As Facebook’s public image in India still reels from its recent blow, the company is fighting off a new scandal in the country following a Twitter post from one of its investors appearing to support British colonialism in the country.
Marc Andreessen, a Facebook board member and serial Silicon Valley investor, has issued a swift and grovelling apology since posting a tweet yesterday in which he appeared to support British colonial rule over India.
The offending tweet was quickly deleted and Andreessen took to Twitter just a few hours later to issue humiliating climbdown in the face of huge public outcry. He admitted his comments were "ill-informed and ill-advised".

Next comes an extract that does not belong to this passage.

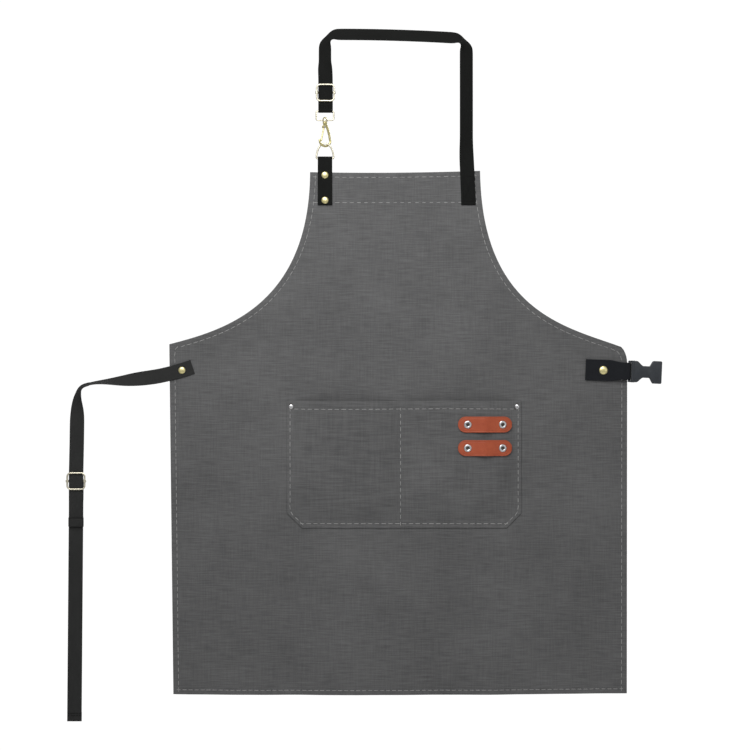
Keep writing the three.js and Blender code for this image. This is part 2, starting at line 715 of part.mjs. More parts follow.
const edgeAt = waistTurnX + 18; // where the strap stands on edge
const waistStations = spread(0, 1, waistSteps).map((t) => {
  const p = waistRoute.getPointAt(t);
  const along = waistRoute.getTangentAt(t);
  const onEdge =
    p.x > edgeAt
      ? 1 - smooth(edgeAt, waistRivet.x - 28, p.x)
      : Math.min(1, smooth(straightTop, waistTurnZ - 10, p.z));
  return { p, w: strapTurn(along, 86 * onEdge) };
});
const sliderFloor = waistSliderZ - sliderHeight / 2;
const tailZ = sliderFloor - waistTail;
const flatRun = [sliderFloor - waistTail + 12, tailZ].map((z) => ({ p: v(waistTurnX, waistY, z), w: v(-1, 0, 0) }));
const waistStrip = sweep([...waistStations, ...flatRun], flatSection(strapWidth, webbing));
const waistHole = moved(rivetHole(brassRivet), waistRivet.x, 0, waistRivet.z);
add("waist_strap", cut(waistStrip, waistHole), darkWebbing);
const waistPlace = new THREE.Group();
waistPlace.position.set(waistRivet.x, 0, waistRivet.z);
apron.add(waistPlace);
rivet("waist_rivet", brassRivet, waistY - webbingHalf, panelBack, brass, waistPlace);
slider("waist_slider", waistTurnX, waistY, waistSliderZ);

// Lower waist strap: sewn round the slider's bar, down behind the tail, with a turned hem at its end
const waistBarY = waistY + barBack;
const behindTail = waistBarY - barFold;
const layer = webbing + gap;
const lowerStrap = [
  v(0, behindTail + layer, waistBottom + waistHem),
  ...arc(0, -180, 6, (c, s) => v(0, behindTail + layer / 2 + (layer / 2) * c, waistBottom + layer / 2 + (layer / 2) * s)),
  v(0, behindTail, waistSliderZ - 30),
  ...arc(180, 0, 8, (c, s) => v(0, waistBarY + barFold * c, waistSliderZ + barFold * s)),
  v(0, behindTail + layer + 0.6, waistSliderZ - 14),
  v(0, behindTail + layer, waistSliderZ - foldBack),
];
add("waist_strap_lower", sweep(upright(lowerStrap, waistTurnX), flatSection(strapWidth, webbing)), darkWebbing);

// Buckle tab: wide webbing folded round the socket's bar, both layers riveted to the front of the panel
const tabBack = sewnY;
const tabFold = barRadius + gap + webbingHalf;
const barY = tabBack - tabFold;
const tabStart = buckleRivet.x - tabEnd;
const gather = (x) => 1 - (1 - tabNeck / tabWidth) * smooth(barX - 26, barX - 8, x);
const tabRoute = [
  ...spread(tabStart, barX - 4, 8).map((x) => v(x, tabBack, 0)),
  ...arc(90, -90, 8, (c, s) => v(barX + tabFold * c, barY + tabFold * s, 0)),
  ...spread(barX - 4, tabStart, 8).map((x) => v(x, 0, 0)),
];
const frontLayer = tabBack - webbing - gap;
const tabStations = tabRoute.map((p, i) => {
  if (i >= tabRoute.length - 9) p.y = frontLayer + (barY - tabFold - frontLayer) * smooth(barX - 24, barX - 3, p.x);
  p.z = buckleRivet.z;
  return { p, w: v(0, 0, 1), scale: gather(p.x) };
});
const tabGeometry = sweep(tabStations, flatSection(tabWidth, webbing));
add("buckle_tab", cut(tabGeometry, moved(rivetHole(tabRivet), buckleRivet.x, 0, buckleRivet.z)), darkWebbing);
const bucklePlace = new THREE.Group();
bucklePlace.position.set(buckleRivet.x, 0, buckleRivet.z);
apron.add(bucklePlace);
rivet("buckle_rivet", tabRivet, frontLayer - webbingHalf, panelBack, brass, bucklePlace);

// Buckle socket: a hollow body with a narrow waist whose sides are open, and a bar between two arms
const neckStart = socketStart + 5;
const waistFrom = socketStart + 11.3;
const waistTo = socketStart + 20.5;
const mouthFrom = waistTo + 2.4;
const upperEdge = [
  [socketStart, collarHalf - 1],
  [neckStart, collarHalf],
  [waistFrom - 2.4, socketWaist + 2],
  [waistFrom, socketWaist],
  [waistTo, socketWaist],
  [mouthFrom, socketHalf - 1.2],
  [mouthFrom + 2, socketHalf],
  [socketEnd, socketHalf],
];
const socketOutline = [
  ...upperEdge,
  ...upperEdge.map(([x, z]) => [x, -z]).reverse(),
].map(([x, z]) => new THREE.Vector2(x, z));
const armLong = socketStart - barX + barRadius + 2;
const arms = [-1, 1].map((side) =>
  new THREE.BoxGeometry(armLong, 2 * barRadius, armWall).translate(
    barX - barRadius + armLong / 2,
    0,
    side * (tabNeck / 2 + gap + armWall / 2),
  ),
);
const socketBar = rod("z", barRadius, tabNeck + 2 * gap + armWall, 12).translate(barX, 0, 0);
const socketShell = plate(socketOutline.reverse(), [], -socketDepth / 2, socketDepth);
const cavityHalf = socketHalf - socketWall;
const cavity = new THREE.BoxGeometry(socketCavity + 2, socketDepth - 2 * socketWall, 2 * cavityHalf).translate(
  socketEnd - socketCavity / 2 + 1,
  0,
  0,
);
const socket = cut(join(socketShell, socketBar, ...arms), cavity);
add("buckle_socket", socket.translate(0, barY, buckleRivet.z), plastic);

export default apron;
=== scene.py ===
import json
import math

import bmesh
import bpy
import numpy as np
from mathutils import Matrix, Vector
from mathutils.kdtree import KDTree

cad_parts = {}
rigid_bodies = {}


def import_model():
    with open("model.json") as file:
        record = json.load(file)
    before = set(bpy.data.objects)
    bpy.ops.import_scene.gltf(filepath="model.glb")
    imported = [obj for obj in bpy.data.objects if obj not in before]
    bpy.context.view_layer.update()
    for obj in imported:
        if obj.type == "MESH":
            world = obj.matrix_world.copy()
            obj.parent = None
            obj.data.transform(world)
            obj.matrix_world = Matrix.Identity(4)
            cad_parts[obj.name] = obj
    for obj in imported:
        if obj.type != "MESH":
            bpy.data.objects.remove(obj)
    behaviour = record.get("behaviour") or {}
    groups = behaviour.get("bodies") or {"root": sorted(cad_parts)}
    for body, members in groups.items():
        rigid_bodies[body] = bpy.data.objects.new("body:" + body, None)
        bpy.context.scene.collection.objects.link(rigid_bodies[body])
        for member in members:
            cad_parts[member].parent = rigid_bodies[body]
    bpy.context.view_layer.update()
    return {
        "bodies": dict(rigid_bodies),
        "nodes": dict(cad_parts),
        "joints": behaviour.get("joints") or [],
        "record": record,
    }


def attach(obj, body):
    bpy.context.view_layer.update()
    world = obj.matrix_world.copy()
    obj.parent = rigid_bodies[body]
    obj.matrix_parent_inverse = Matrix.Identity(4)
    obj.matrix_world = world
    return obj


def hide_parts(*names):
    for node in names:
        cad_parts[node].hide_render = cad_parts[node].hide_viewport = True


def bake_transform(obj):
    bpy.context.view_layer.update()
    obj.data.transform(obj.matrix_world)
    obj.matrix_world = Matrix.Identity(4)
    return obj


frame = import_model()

# =====================================================================================================
# Apron panel. One cut of mid-grey cotton canvas. The sides, armholes and bottom are turned 10 mm to the
# back and topstitched in light thread, and it hangs from its neck strap with a slow wave in the skirt.
# =====================================================================================================
mm = 0.001  # sizes are written in millimetres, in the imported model's frame, and meshes are in metres
bib_top, bib_half = -177.4, 114.2
left_waist, right_waist = (-303.4, -408.6), (311.9, -411.4)
left_foot, right_foot, corner_reach = (-298.0, -878.9), (311.2, -877.6), 26.0
cloth, fold_gap = 0.55, 0.08  # one layer of canvas, and the air in a fold
panel_front = -0.5
hem_width = 10.0
edge_step = 1.5  # spacing of the points that say where the cut's edge is


def smoothstep(x, low, high):
    t = np.clip((x - low) / (high - low), 0, 1)
    return t * t * (3 - 2 * t)


def unit(vectors):
    return vectors / np.maximum(np.linalg.norm(vectors, axis=-1, keepdims=True), 1e-12)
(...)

"To be clear, I am 100% opposed to colonialism, and 100% in favour of independence and freedom, in every country, including India," he wrote.
4/I apologize for any offense my comment caused, and withdraw it in full and without reservation.— Marc Andreessen (@pmarca) February 11, 2016
The incident is of significant embarrassment to Facebook, which two days earlier lost its battle to introduce its Free Basics internet service in India, following a ruling in favour of net neutrality by the telecoms regulator.
Andreessen’s angry remarks were in response to this ruling, but Facebook founder Mark Zuckerberg was quick to distance both himself and his company from the incident.
"I want to respond to Marc Andreessen's comments about India yesterday. I found the comments deeply upsetting, and they do not represent the way Facebook or I think at all," Zuckerberg wrote in a Facebook post.
"I've been inspired by how much progress India has made in building a strong nation and the largest democracy in the world, and I look forward to strengthening my connection to the country."